Overall: An approachable, affordable and very tasty dram. The flavours are balanced, there’s some depth there and, to be honest, I helped myself to a second dram. I can’t help but think this whiskey also has a profile that lends itself to mixing and cocktail creation. Speaking of which…
Thomas has something in common with many modern whiskey producers, in that she’s keen for the spirit to be disassociated from the tired image of it being an old man’s drink. “I had a real strong belief that if people got to experience single malts at a younger age, they would fall in love with whiskey,” she says. Thomas wants people to enjoy The Sexton Single Mal, whether they drink it neat, with a mixer or in a cocktail. “My father is a very traditional whiskey drinker: you either drink it neat with ice or with a little bit of water. But he embraces the fact that I’m the next generation and I want to drink it my way. We don’t eat in the same restaurants, we don’t live the same lives, so it’s about being unique and experiencing it your way.”
After trying a cocktail, or two, at the ‘Own the Night’ event (what? It was important research), it was clear that The Sexton mixes beautifully, as Thomas has found through her own personal research. “To be honest, it’s a perk of the job getting to try the different takes on what the mixologists work with and I must admit, I haven’t found one that I haven’t liked!”
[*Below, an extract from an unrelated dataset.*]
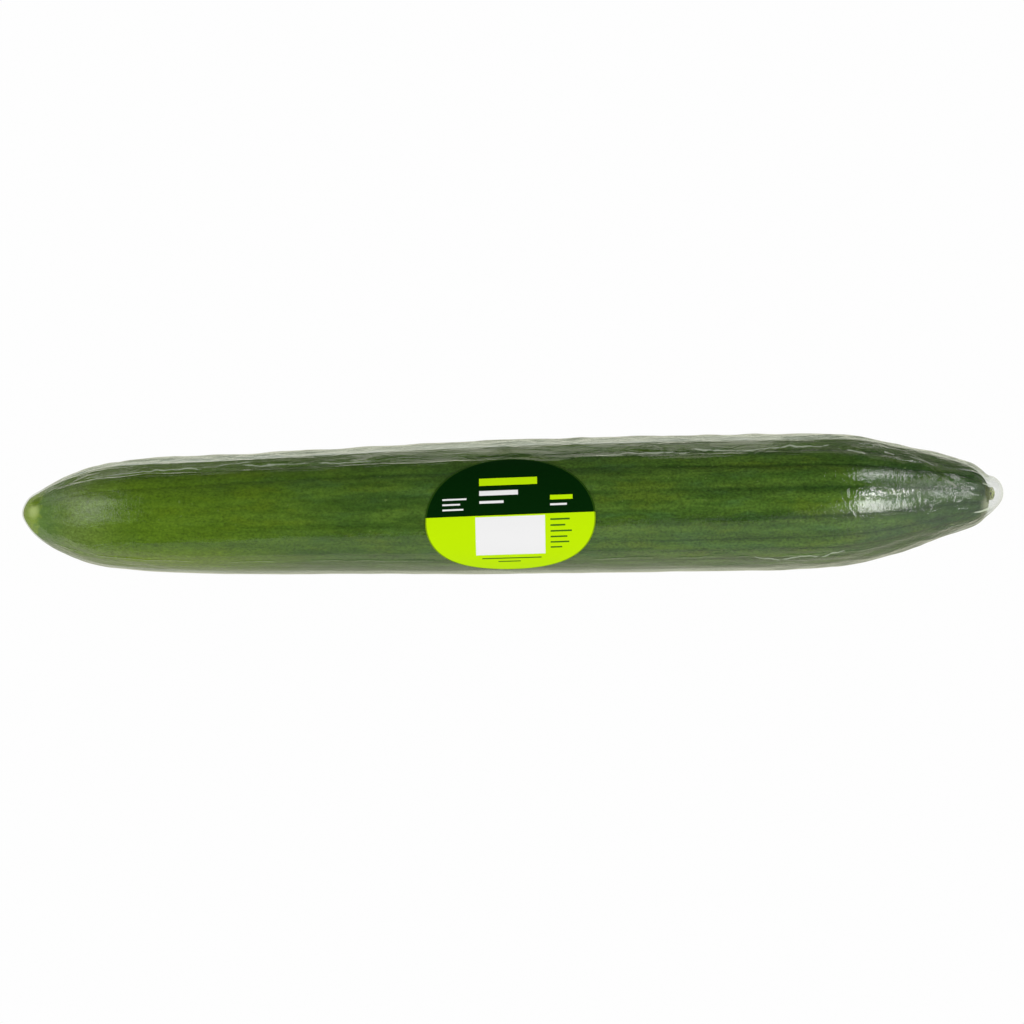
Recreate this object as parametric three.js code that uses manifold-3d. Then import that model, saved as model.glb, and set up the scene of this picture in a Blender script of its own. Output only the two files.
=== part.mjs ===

The following examples, Bury the Hatchet, Love it to Death and Laid to Rest were all on show during the event and are easy enough to make at home. Enjoy!
Bury the Hatchet
Combine 50ml of The Sexton Single Malt, 25ml of lemon juice, 12.5ml of sugar syrup) in a glass, then top with soda water and add a 15ml sweet sherry float. Garnish with a wedge of lemon.
Love it to Death
Combine 50ml of The Sexton Single Malt, 25ml of fresh lime juice, 12.5ml of Aperol, 2 dashes of absinthe, 20ml of sugar syrup in a glass, then serve garnished with thyme and orange peel.
Laid to Rest
Combine 25ml of The Sexton Single Malt, 5ml of Pedro Ximenez sherry, 20ml of manzanilla sherry, 12.5ml of spiced claret syrup in a glass serve over crushed ice. Garnish with mint leaves and dried spices.